7.2 Des rapports de force
entre le Nord et le Sud
L'histoire entre le Nord et le Sud est
caractérisée par des rapports de force et d'assistance
humanitaire. Le plan Marshall a développé une pensée sur
l'aide aux pays sous-développés qui en favorisait l'assistance
plutôt que le partenariat. De plus, le travail de théorisation du
processus de développement des Nations Unies qui a misé sur le
rôle primordial de l'économie, et du fait même des bailleurs
de fonds, a fait des pays sous-développés des pays
assistés.
Hier, les échanges étaient fortement
caractérisés par des rapports de force tendant à
reléguer au rang d'assistés, les pays dits pauvres. La
révolution industrielle ayant favorisé un essor économique
des pays de l'Europe occidentale et plus tard, des États-Unis
d'Amérique, il s'est créé une division artificielle du
monde en pays industrialisés ou développés et pays en voie
de développement, géographiquement concentrés dans la
partie sud de la planète. Dans ce contexte, les relations
internationales sont dictées par des formules et des
considérations visant à drainer vers les pays pauvres, les
capitaux et les technologies ayant fait leurs preuves ailleurs, dans le but de
les aider à rattraper leur retard. Nous connaissons aujourd'hui le
résultat... Plusieurs décennies n'ont pas suffi à cette
démarche pour résoudre le problème de mal
développement. De plus, le partenariat signifiait avant tout, aide au
développement ou à la croissance économique, ce qui
évidemment signifiait que le partenaire possédant la force
financière était maître du jeu et était censé
dicter la conduite à tenir, d'où des rapports parfois tendus
par-ci par-là, ne laissant aucun espace de créativité et
d'affirmation des partenaires dits pauvres (L'Aigle de Songhaï,
développement, 2000, no 40-41).
Cette tendance doit composer avec de nouvelles
réalités comme la souveraineté des pays jadis
colonisés et les échecs des programmes de développement et
d'ajustement structurel. L'information plus accessible à l'ensemble du
monde et la mobilisation des sociétés civiles ont aussi concouru
à une nouvelle conjoncture. À partir de ces
événements, des initiatives locales se sont mises sur pied pour
contrer les manques en matière de travail, de santé,
d'éducation que les approches sectorielles des ajustements structurels
avaient concouru à dégrader. Les modèles alternatifs comme
Songhaï ont transformé la façon de faire des partenariats
entre le Nord et le Sud, en partant d'une base civile, des besoins de la
population. Ils jouent maintenant un rôle important dans la façon
de faire le développement des pays du Sud.

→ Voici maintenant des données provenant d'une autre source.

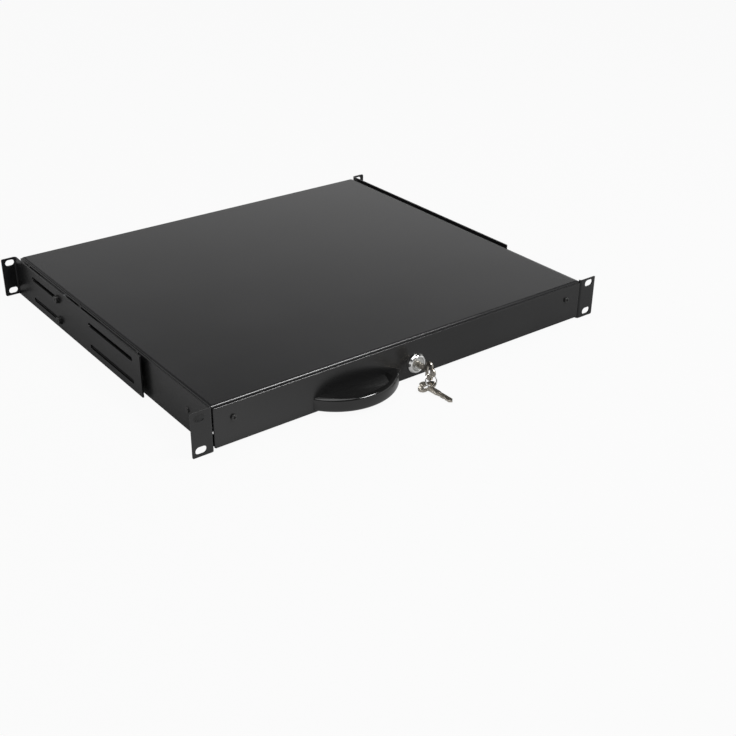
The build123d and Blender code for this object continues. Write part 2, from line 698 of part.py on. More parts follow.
def fascia_nut(x):
    return hex_nut((x, FASCIA_SCREW_Z), TRAY_SHEET, TRAY_SHEET + M3_NUT, M3_NUT_FLATS, M3_RADIUS + TOUCH)


# Handle


def crescent(inset, z0, z1):
    """The crescent's plan, a circle's segment on the fascia, drawn in by an inset at its arc."""
    radius = (HANDLE_CHORD**2 / 4 + HANDLE_REACH**2) / (2 * HANDLE_REACH)
    centre_y = FASCIA_FRONT - HANDLE_REACH + radius
    disc = rod("z", (HANDLE_X, centre_y), z0, z1, radius - inset)
    return disc - box(HANDLE_X - 2 * radius, HANDLE_X + 2 * radius, FASCIA_FRONT, 4 * radius, z0 - 1, z1 + 1)


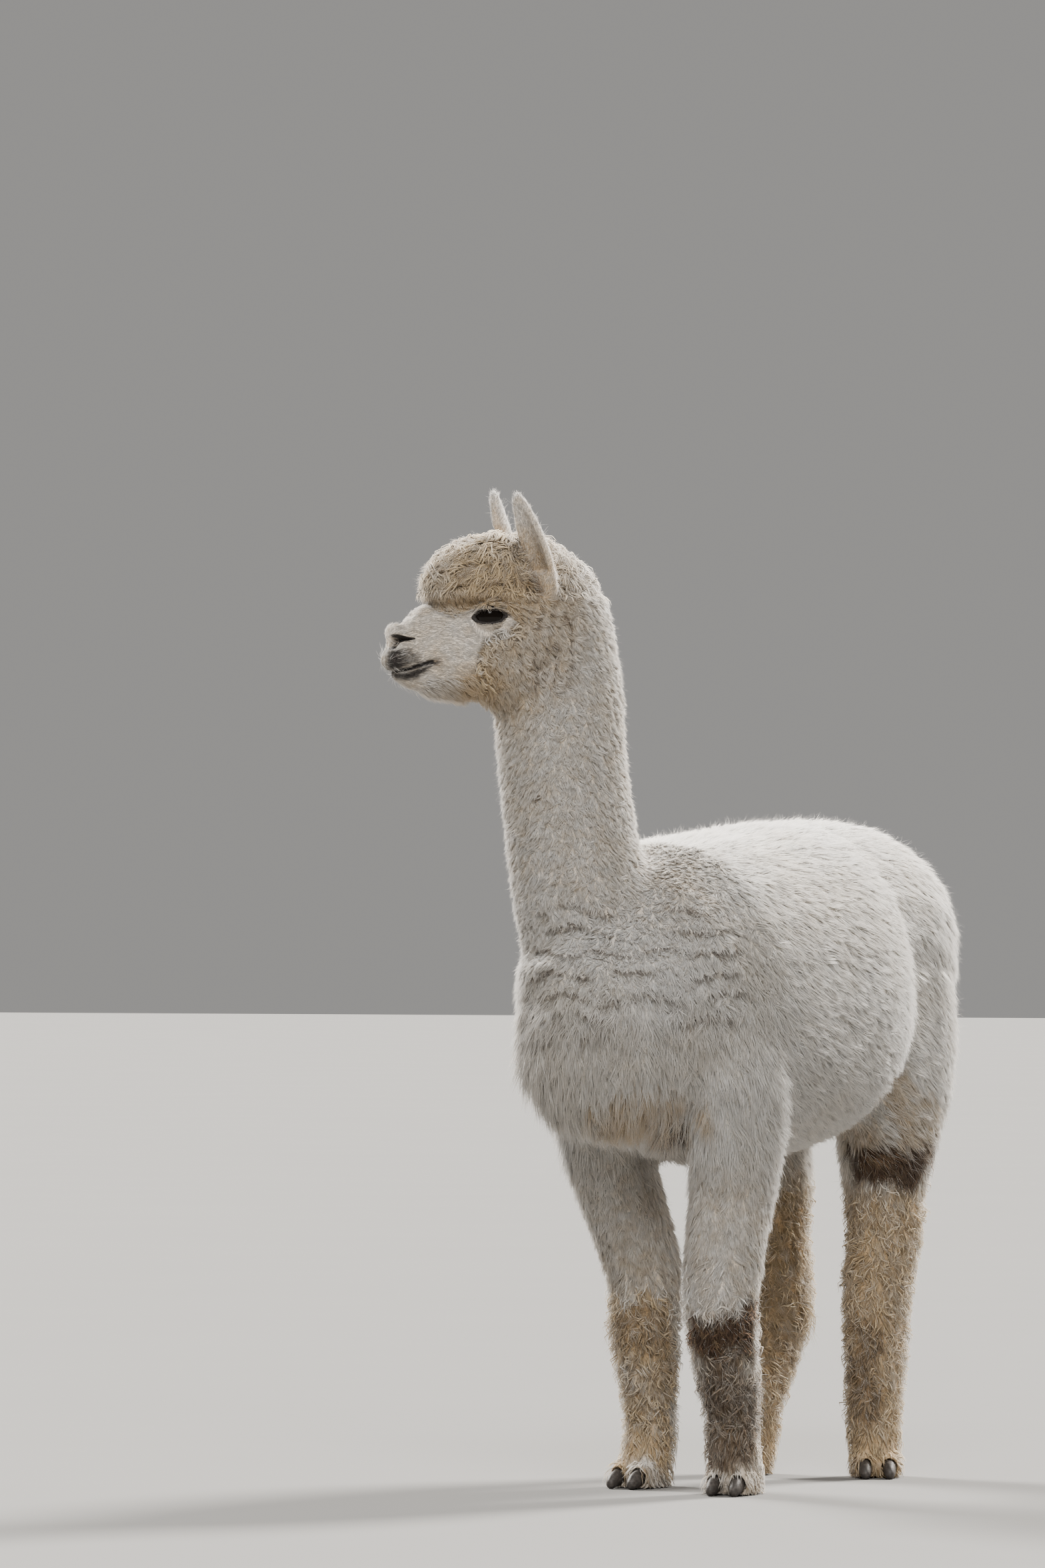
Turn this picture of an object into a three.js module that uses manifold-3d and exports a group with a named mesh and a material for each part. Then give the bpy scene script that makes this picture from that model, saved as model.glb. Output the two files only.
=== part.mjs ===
// A life-size standing huacaya alpaca as a still display model: solids out to the tips of the fleece.
// Millimetres, +Z up. The animal stands on the floor z = 0, faces -Y and has its left side at +X.
import * as THREE from "three";
import { mergeVertices } from "three/addons/utils/BufferGeometryUtils.js";
import Module from "manifold-3d";

const wasm = await Module();
wasm.setup();

// ---------------------------------------------------------------- driving dimensions
const GAP = 0.4; // clear width left between two neighbouring solids
const BACK_HEIGHT = 925; // floor to the top of the fleece over the loin
const GIRTH_HEIGHT = 444; // floor to the fleece behind the elbows
const BARREL_HALF_WIDTH = 213; // midline to the fleece at the widest rib
const NOSE_TIP = new THREE.Vector3(-258, -580, 1160);
const HEAD_TURN = THREE.MathUtils.degToRad(41); // how far the head looks to the animal's right
const EAR_TURN = THREE.MathUtils.degToRad(35); // how far an ear's opening faces outwards from ahead
const LEFT_EAR_TIP = [168, 58, 189]; // behind, to the left of and above the nose
const RIGHT_EAR_TIP = [172, -54, 199];
const EAR_HOLLOW = 8; // how far the cup of an ear lies ahead of the ear's middle
const EYE_RADIUS = 21;
const LEG_CUT_HEIGHT = 438; // level cut between the trunk and the legs
const CARPUS_CUT_HEIGHT = 262;
const HOCK_CUT_HEIGHT = 250;
const FETLOCK_CUT_HEIGHT = 74;
const TOE_SPREAD = 17; // middle of a foot to the middle of each of its two toes

const X = new THREE.Vector3(1, 0, 0);
const Y = new THREE.Vector3(0, 1, 0);
const Z = new THREE.Vector3(0, 0, 1);
const vec = (x, y, z) => new THREE.Vector3(x, y, z);

// ---------------------------------------------------------------- shape tools

// A power of a sine or cosine that keeps its sign, for superellipse sections.
const signedPower = (value, power) => Math.sign(value) * Math.abs(value) ** power;

// A sphere stretched along a line of stations. Each station is { at, side, wide, fore, aft }: its
// centre, the unit vector across the section, half its width, and its reach ahead of and behind the
// centre. The ends are domes that stand startCap and endCap beyond the first and last station.
function stretched(stations, options = {}) {
  const { around = 24, rows = 16, capRows = 3, startCap = 20, endCap = 20, square = 2, grow = 0 } = options;
  const through = (points) => new THREE.CatmullRomCurve3(points, false, "catmullrom", 0.5);
  const centres = through(stations.map((s) => s.at));
  const sizes = through(stations.map((s) => vec(s.wide + grow, s.fore + grow, s.aft + grow)));
  const sides = through(stations.map((s) => s.side));
  const geometry = new THREE.SphereGeometry(1, around, rows + 2 * capRows);
  const place = geometry.getAttribute("position");
  const uv = geometry.getAttribute("uv");
  for (let i = 0; i < place.count; i++) {
    const row = (1 - uv.getY(i)) * (rows + 2 * capRows);
    const along = THREE.MathUtils.clamp((row - capRows) / rows, 0, 1);
    const startTurn = (Math.PI / 2) * THREE.MathUtils.clamp(1 - row / capRows, 0, 1);
    const endTurn = (Math.PI / 2) * THREE.MathUtils.clamp((row - capRows - rows) / capRows, 0, 1);
    const shrink = Math.cos(startTurn) * Math.cos(endTurn);
    const reach = (endCap + grow) * Math.sin(endTurn) - (startCap + grow) * Math.sin(startTurn);
    const radius = Math.hypot(place.getX(i), place.getZ(i)) || 1;
    const across = signedPower(place.getX(i) / radius, 2 / square);
    const ahead = signedPower(-place.getZ(i) / radius, 2 / square);
    const tangent = centres.getTangent(along);
    const side = sides.getPoint(along).projectOnPlane(tangent).normalize();
    const fore = side.clone().cross(tangent);
    const size = sizes.getPoint(along);
    const point = centres
      .getPoint(along)
      .addScaledVector(tangent, reach)
      .addScaledVector(side, across * size.x * shrink)
      .addScaledVector(fore, ahead * (ahead > 0 ? size.y : size.z) * shrink);
    place.setXYZ(i, point.x, point.y, point.z);
  }
  return solidFrom(geometry);
}

// The closed body of a geometry, ready to be joined and cut.
function solidFrom(geometry) {
  for (const name of Object.keys(geometry.attributes)) {
    if (name !== "position") geometry.deleteAttribute(name);
  }
  const merged = mergeVertices(geometry, 1e-3);
  return new wasm.Manifold(
    new wasm.Mesh({
      numProp: 3,
      vertProperties: merged.attributes.position.array,
      triVerts: new Uint32Array(merged.index.array),
    }),
  );
}

const joined = (solids) => solids.reduce((whole, solid) => whole.add(solid));
const without = (solid, cutters) => cutters.reduce((left, cutter) => left.subtract(cutter), solid);

// What lies on the side of a plane that its normal points to, half a gap clear of the plane.
function beyond(solid, normal, point) {
  const unit = normal.clone().normalize();
  return solid.trimByPlane(unit.toArray(), unit.dot(point) + GAP / 2);
}

// The two sides of a thin cut: the one that the normal points to comes first.
const parted = (solid, normal, point) => [
  beyond(solid, normal, point),
  beyond(solid, normal.clone().negate(), point),
];

// ---------------------------------------------------------------- trunk

// One upright section of the trunk: how far back it is, its midline, its top, bottom and half width.
function trunkSection(y, x, top, bottom, half) {
  const middle = (top + bottom) / 2;
  return { at: vec(x, y, middle), side: X, wide: half, fore: top - middle, aft: middle - bottom };
}

// Breast, shoulders and ribs, ending in the round of the flank.
function ribsSolid() {
  const half = BARREL_HALF_WIDTH;
  return stretched(
    [
      trunkSection(-402, -34, 766, 468, 0.58 * half), // breast
      trunkSection(-342, -28, 824, 455, 0.77 * half), // point of the shoulder
      trunkSection(-240, -14, BACK_HEIGHT - 34, GIRTH_HEIGHT, 0.93 * half), // withers
      trunkSection(-100, -4, BACK_HEIGHT - 20, GIRTH_HEIGHT + 4, 0.99 * half), // girth
      trunkSection(10, 0, BACK_HEIGHT - 6, GIRTH_HEIGHT + 16, half), // last ribs
      trunkSection(90, 0, BACK_HEIGHT - 1, GIRTH_HEIGHT + 40, 0.92 * half), // flank
    ],
    { around: 24, rows: 10, startCap: 62, endCap: 100, square: 2.3 },
  );
}

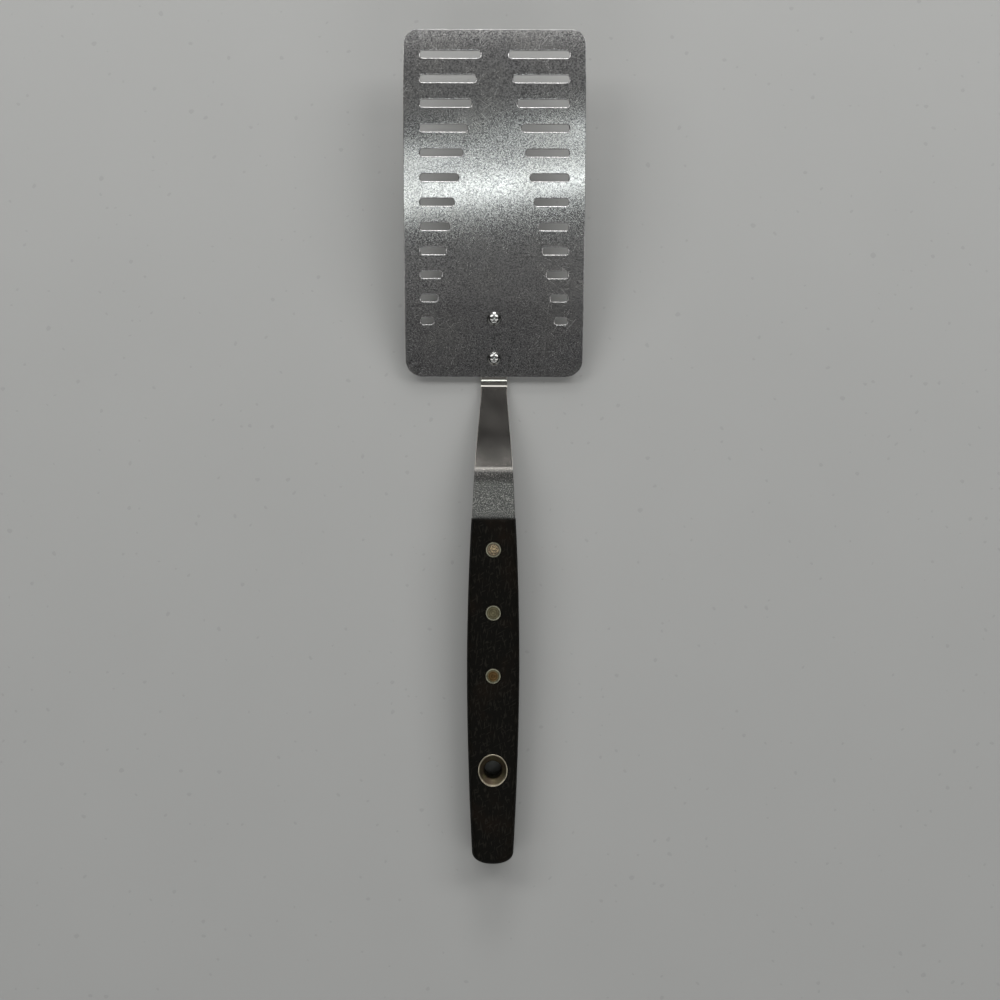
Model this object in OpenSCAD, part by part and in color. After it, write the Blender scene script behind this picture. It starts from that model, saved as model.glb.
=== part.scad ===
// Slotted spatula: a bowed, slotted sheet steel blade riveted to a bent steel shank, whose full
// tang is held between two wooden scales. It lies on a table, slots up, as it would on a worktop.
// Millimetres. X runs across the blade, Y towards its front edge and Z up from the table.
// The origin is on the table, under the middle of the whole spatula.

/* [Blade] */
// Length of the blade along the bent sheet, from the heel edge to the front edge
blade_len = 136.5; // [120:0.5:160]
// Width of the blade
blade_w = 70.2; // [63:0.1:84]
// Thickness of the blade's sheet
blade_t = 1; // [0.6:0.1:1.6]
// Radius of the bow, at the middle of the sheet
bow_r = 215; // [180:5:400]
// Angle between the blade's heel and the tang
blade_rise = 21.2; // [16:0.1:26]
// Radius of the two corners at the front edge
front_corner_r = 5.5; // [3:0.5:12]
// Radius of the two corners at the heel
heel_corner_r = 7; // [3:0.5:12]

/* [Slots] */
// Width of a slot
slot_w = 3.4; // [2.6:0.1:4.2]
// Distance from one row of slots to the next, along the sheet
slot_pitch = 9.4; // [8:0.05:12]
// Length of the slots in the front row
longest_slot = 23.1; // [18:0.1:24]
// Length of the slots in the row next to the heel
shortest_slot = 4.7; // [4.4:0.1:10]
// Distance from the side of the blade to the outer end of a slot
slot_side_margin = 6.45; // [4:0.05:7]
// Distance from the front edge to the middle of the first row
slot_front_margin = 9.7; // [7:0.1:14]
// Least distance from the heel edge to the middle of the last row
slot_heel_margin = 22; // [18:0.5:30]

/* [Shank] */
// Thickness of the strip that is bent into the neck and the tang
strap_t = 2; // [1.5:0.1:3]
// Width of the shank under the blade and at its narrowest
neck_front_w = 10.5; // [8.5:0.1:13]
// Width of the neck at its knee, near the top of the ramp
neck_knee_w = 14.7; // [13:0.1:16]
// Distance from the handle to the knee, seen from above
neck_knee_at = 23.5; // [18:0.5:30]
// Distance from the handle to where the neck is narrowest, seen from above
neck_waist_at = 47.5; // [40:0.5:50]
// Length of the straight neck, from the handle to the upper bend
neck_flat_len = 13.5; // [10:0.1:24]
// Length of the straight ramp between the two bends
ramp_len = 33.5; // [24:0.5:44]
// Angle between the ramp and the tang
ramp_angle = 21.5; // [16:0.5:28]
// Radius of the upper bend, at the middle of the strip
upper_bend_r = 18.5; // [4:0.5:24]
// Radius of the heel bend, at the middle of the strip
heel_bend_r = 7; // [5:0.5:14]
// Distance from the end of the heel bend to the blade's heel edge
heel_setback = 0; // [0:0.1:2]

/* [Blade rivets] */
// Distance from the heel edge to the rear blade rivet
rear_rivet_setback = 7.7; // [5:0.1:9]
// Distance between the two blade rivets
blade_rivet_pitch = 16.5; // [12:0.5:20]
// Length of the shank past the front blade rivet
seat_past_rivet = 4.9; // [4:0.1:9]
// Diameter of a blade rivet's domed head
dome_d = 5.9; // [5:0.1:7]
// Height of a blade rivet's domed head
dome_h = 1.9; // [1.2:0.1:2.4]
// Diameter of a blade rivet's body
blade_rivet_d = 3.2; // [2.4:0.1:4]
// Diameter of a blade rivet's set tail, under the shank
tail_d = 5.2; // [4.6:0.1:6]
// Height of a blade rivet's set tail
tail_h = 1.2; // [0.8:0.1:1.6]

/* [Handle] */
// Length of the handle
handle_len = 136; // [118:1:160]
// Width of the handle at its front end
handle_front_w = 17.4; // [17.2:0.1:20]
// Width of the handle at its widest place
handle_max_w = 20.6; // [20:0.1:26]
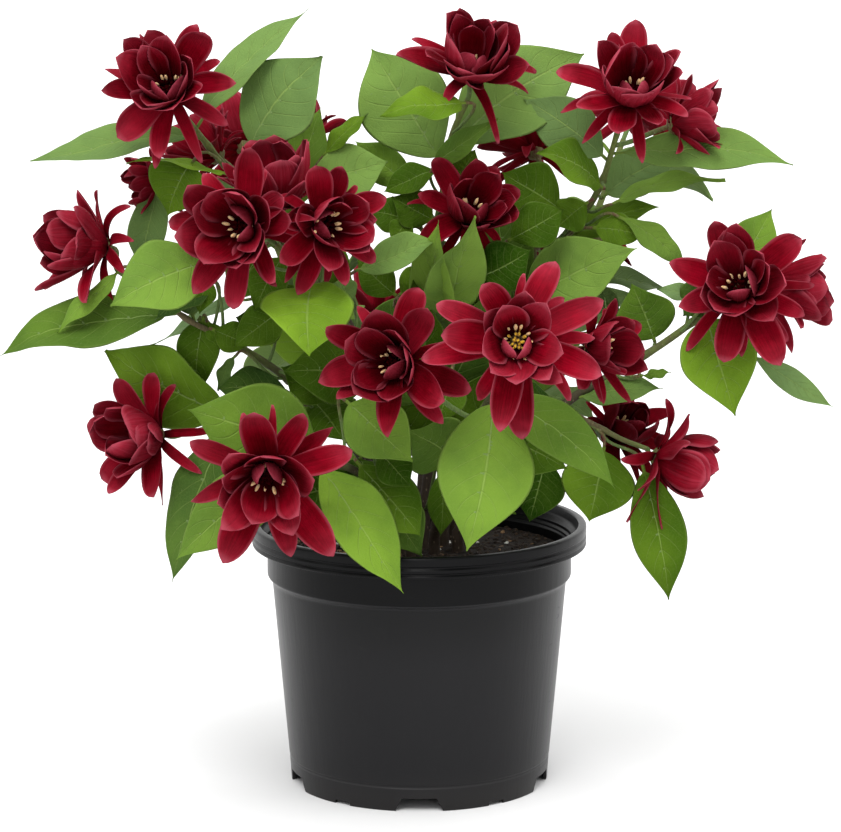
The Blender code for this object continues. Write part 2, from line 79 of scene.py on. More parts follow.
# Flowers: stem, share of its length, middle, facing, tepal length, spread from the flower's axis,
# how far the bowl opens, how golden the heart is, how much painted shade darkens the flower, side
# on which the inmost tepals close, turn about the axis
FLOWERS = """
flower_top_left         cane_top_left   100  -163,-62,479  -1,-9,4 52 60 60  20 25  -80  -20
flower_top_centre       cane_centre     100    35,-32,491   1,-8,7 53 52 40  10 35  -90  -40
flower_top_right        cane_right      100   138,-52,477   0,-8,6 49 60 30   0 10  -90 -130
flower_top_right_side   cane_right       97   177,-18,451   9,-2,3 42 54 60   0 30  -60  140
flower_left             twig_left       100  -218,-44,373  -9,-4,2 50 62  0   0 40  -60   20
flower_upper_left       cane_front_left 100 -114,-130,396 -3,-10,2 50 76 60  20 30   10   20
flower_upper_left_inner cane_front_left  84  -58,-114,395  4,-10,2 43 73 50  20 35  165 -140
flower_upper_centre     cane_centre      70    34,-48,396   2,-8,5 42 73 30  10 75 -100  180
flower_centre           cane_front       62  -18,-166,315 -3,-10,2 51 71 50  10 50    5 -160
flower_front            cane_front      100   60,-198,333  0,-10,1 56 78 90 100  0  -90   40
flower_behind_front     cane_low_right   66  116,-112,315   7,-7,1 36 64 40   0 70 -120    0
flower_right            cane_low_right  100   206,-84,352 -2,-10,4 53 68 60  20 30  -35  -42
flower_far_right        cane_low_right   95   243,-24,341   9,-3,0 45 62 30   0 45    0  -20
flower_low_left         twig_low_left   100  -181,-66,249  -6,-7,1 49 65 15   0 35  -70   10
flower_low_front        cane_low_front  100  -95,-180,242 0,-10,-2 56 82 70  10 10   95  -60
flower_low_right        twig_low_right  100   168,-50,228  9,-2,-3 46 71  0   0 40  -90 -100
flower_low_right_inner  twig_low_right   35    136,-4,243   3,-6,5 38 65  0   0 95  -80 -140
flower_back_top_left    cane_top_left    62    -78,62,436   -2,9,7 34 50 30   0 50   40   70
flower_back_top_right   cane_right       62     76,66,428   -3,7,6 42 70 50  10 60  200    0
flower_back_left        cane_back_left  100  -128,174,419   -3,9,4 49 75 60  20 30  120    0
flower_back             cane_back       100    80,195,308  1,10,-1 50 74 80  40 10  -70    0
flower_back_right       cane_back_right 100   156,146,446    3,9,3 47 70 50  10 40   20    0
flower_back_low         cane_back        45   -34,176,293  -3,10,1 46 72 70  20 30  170    0
"""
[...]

Malheureusement, le système de coopération
internationale attire toujours des organisations qui veulent aussi avoir leur
«part du gâteau». Les programmes sectoriels ont
entraîné des effets pervers : le développement par
programme ne prend pas en compte toutes les facettes d'une
société donnée et cela favorise un développement
anarchique, non planifié. Le développement par programme a aussi
attiré des O.N.G. du Sud qui ont modifié leur mission pour
obtenir des fonds. Ensuite, même lorsqu'une approche sectorielle est
favorisée, planifiée et gérée par le gouvernement
du pays, les programmes du FMI et de la Banque Mondiale qui sont imposés
n'ont pu relancer les économies du Sud. Les intérêts
inavoués des uns et des autres causent des écueils dans les
stratégies du modèle dominant ainsi que dans celles du
modèle alternatif, car ils viennent interférer dans le
développement
Malheureusement, l'affluence massive des organisations et
associations vers des réseaux est en grande partie dictée par le
souci d'y puiser quelque chose pour bâtir sa propre structure. On se
préoccupe très peu de ce que l'on est en devoir d'apporter aux
autres. Lorsque l'on ne reçoit plus à un moment donné,
c'est la « fin » de la participation. Cette situation se
complique par l'opinion selon laquelle les réseaux dont font partie les
institutions du Nord sont les mieux indiqués. Justement parce que ces
dernières sont considérées comme des vaches à lait.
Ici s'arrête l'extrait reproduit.